Wednesday, December 8, 2010

Social Debut

Well last weekend I had my first social outing in Orlando. Even though it was a really nice evening, and the people we met were welcoming and warm, I am not entirely sure I would call it a success. Let's recap:

The event was the annual Christmas Party for My Chef's work. It was at his boss' house. I think it was 8 employees and their families.  The invitation came about a month ago and was on cute holiday stationary and mentioned something about BBQ and casual and to bring your kids. Perfect. Any event with BBQ is within my comfort zone, so I mark the calendar with a fun star.

The night of the big event, I brushed my hair and spent quite a bit of time debating what to wear. I had a button down shirt on and some slacks. Then I remembered. BBQ. Casual. So I switched to jeans and a some kind of shirt. I am sure if video taped, I could have landed on What Not To Wear. (Which BTW- I am not-so-secretly hoping to get on that show.) Our children are sporting cute, yet comfortable clothes that I think they will be fine sleeping in, since we will be late getting home.

As we pull up to the house, My Chef points out a co-worker getting out of her car. She's wearing slacks and a sparkly shirt. The dread starts to creep in. Then, he points out another person walking down towards us. She's in a dress suit! I debate not getting out of the car. But the visions of shredded pork and cobbler were too much to bear. I tell myself that surely the other people with kids will be much more casual.

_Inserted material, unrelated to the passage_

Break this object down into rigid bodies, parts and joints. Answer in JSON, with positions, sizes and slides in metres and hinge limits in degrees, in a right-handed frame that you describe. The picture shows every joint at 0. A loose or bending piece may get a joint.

We are greeted at the door by the lady of the house. She's wearing a dress and pantyhose. I've never been to a casual event where the hostess was wearing pantyhose. Next up, a pregnant lady in her 8th month, wearing high heels. I hear children and think that I will just play with them in the game room the whole night. But sure enough, there's an 8 year old boy with more gel in his hair than I've ever even owned. And a pair of twins that look like they walked off the cover of Macy's Christmas Dress catalog.  Suddenly, we are the kind of people who show up to a wedding wearing blaze orange hunting gear.  I may have nodded too quickly when asked if I would like a glass of wine.

I decide that I will try to make up for my lack of dress etiquette by being super charming. I approach a small group of women, assuming they are talking about their children only to find myself in a discussion about what's next on their plates for cosmetic procedures.  I decide this probably isn't the best time for me to be charming. I wind up talking with the pregnant lady who also just moved from Minnesota. MY PEOPLES! She laughs at my first joke, so I do not leave her alone.

Then mid way through dinner, my sweet little Bear Cub bumbles over so I can get a whiff of her pants. It just doesn't seem like it would be a normal outing if I didn't end up in the bathroom with some sort of debate going on in my head. Do I leave the stinky diaper in the trash can and try to cover it up with wads of tissue? Do I just chuck it into my diaper bag to take home leaving the bag to stink up whatever room I  stash it in?  Do I walk across the house, leaving a trail of green smoldering stench in my wake, to ask the hostess where I should toss it?